When looking at larger publishing trends as much as I do in my Magazine Manager blogs, it’s easy to get too focused on the numbers.
Even as I opine and offer insights from years of first-hand publishing and software experience, much reverence is paid to the trending percentages and top-ranked considerations provided by large sample-sizes of survey respondents and data crunches.
So to tackle a case-study report on a mere 20 interviews of newsroom leaders, well, it better hit a particularly sweet spot.
And EBU’s latest breakdown, which covers publishing and AI, absolutely ticks many of those sweet-spot boxes for me.
MediaPost’s Ray Schultz first opened my eyes to the “Leading Newsrooms In The Age of Generative AI” report, commenting on its “over the top” opening — “Do we realize how lucky we are?” EBU News’ Eric Scherer writes in the foreword, “to be alive at a time as important as the arrival of the printing press, Michelangelo or Leonardo da Vinci!” — and then pointing to such hyperbole-disqualifying concerns as Big Tech prioritizing speed over ethical worries (which the report attributes to “the political shift in the US”).
But within the insights provided even from that small sample size of newsrooms, there are clearly gems that speak to a larger, overall sentiment.
Strategies from “Leading Newsrooms In The Age of Generative AI” (Source: EBU)
AI Interest
“Newsroom leaders are generally happy with the extent to which staff is interested in AI, and ready to experiment with and use AI tools,” the report says, dismissing concerns about divisions within the newsroom. “But there are worries about laziness and hidden usage of certain AI tools. Others think newsrooms worry too much about efficiency improvements and invest too little in equipping journalists to tell better stories with the support of AI.”
Giving more time and transparency to how AI can and will be used is something that can benefit both storytellers and audiences alike. And while the most cautious staffers may err on the side of complete disclosure, it’s on leadership to set that tone and standard across the company.
Once that’s firmly set, the audience will follow suit. As the report puts it, “it will be essential for media organizations to be a trusted partner of the audiences they serve.”
AI Applications
“Newsroom leaders are generally quite satisfied with using generative AI tools for everyday tasks that don’t require perfect results, like translation, transcription, and subtitling,” the report shares. “They have observed massive quality improvements and feel they can serve audiences better with less effort.”
Indeed, when AI is used for complementary-yet-still-front-facing purposes such as those, there does feel like some leeway is allowed and acceptable, at least initially.
And as those on staff work with these tools more, their comfort will accompany the ever-improving outputs to ensure better overall results.
AI With Oversight
“Newsrooms still consider having a ‘human in the loop’ necessary, perhaps even an asset.”

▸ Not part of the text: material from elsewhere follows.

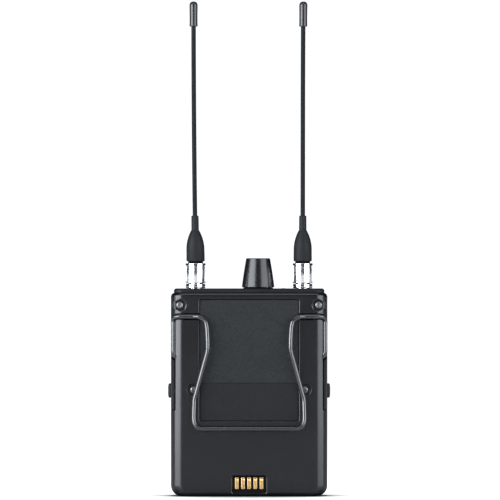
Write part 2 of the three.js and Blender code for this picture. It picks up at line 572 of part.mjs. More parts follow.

The report admits that the human-oversight factor does “constrain the scaling at speed that AI promises,” but publishers don’t need to strain their brains all that hard to imagine the alternative. Just earlier this week, readers saw the consequences of human-inaction with a Chicago Sun-Times story that ran book recommendations for nonexistent, AI-hallucinated titles.
When humans merely prompt, copy-and-paste, and print, it’s only their failure that’s on full display.
And carried out over time, be it on big or small scales, these indiscretions turn into more than a punchline; they become derailing hindrances for what so many humans do genuinely hope is a revolutionary moment.
“So, yes, we’re glad and lucky to be living in historic times,” says Scherer. “But, in an area so central to our democracies, beware of the elephant in the room: the loss of human control.”
No matter how much attention you pay to the numbers and trends, the humans ultimately tell the story.